Late in the game, all the subs spent, the fatigue of this very long, very hot week showed itself; Chicago's defenders, particularly, were obviously exhausted on their feet. Lovel Palmer, who played 90 minutes Sunday and today and 50 minutes Wednesday, was particularly affected; the cramps limiting his mobility were obviously part of the problem in the 78th minute, when Lamar Neagle was afforded enough time to settle, measure and then strike from 17 yards in super slo-mo. At 3-1, with 12 minutes left and a Fire defender literally walking slowly around the pitch, the game as a competitive contest was over.

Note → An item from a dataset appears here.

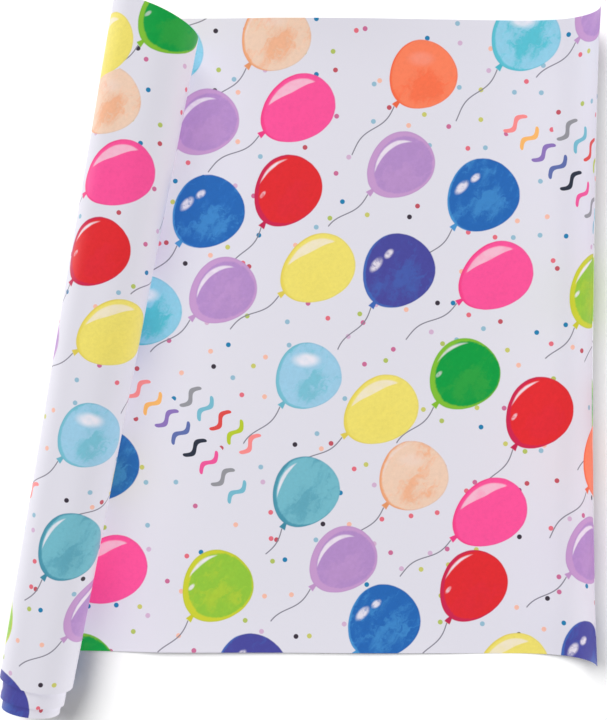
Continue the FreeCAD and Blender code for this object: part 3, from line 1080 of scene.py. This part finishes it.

But: Asymptote. Closer and closer. Amarikwa finds Shipp in the right channel, and he takes advantage of the space to launch an absolute howitzer under the crossbar. Palmer's still limping; he's actually standing on the left wing when Juan Luis Anangonó is stoned by Seattle keeper Stephen Frei in the 89th. Frei was equal to a flurry of crosses from the Men in Red, and the whistle peeped an end to the Fire's fourth loss of the season.

It was frustrating, then infuriating, then inspiring, then frustrating, then hopeful. It was a loss, but it was involving, and oh, so close. Asymptotic to a win: Our 2014 Chicago Fire.

The Fire (2-8-4) get a few days off before they face the Pittsburgh Riverhounds in US Open Cup play. Seattle (10-2-3) host the Washington Generals at some point in the Open Cup; I may need to check my notes on that, though.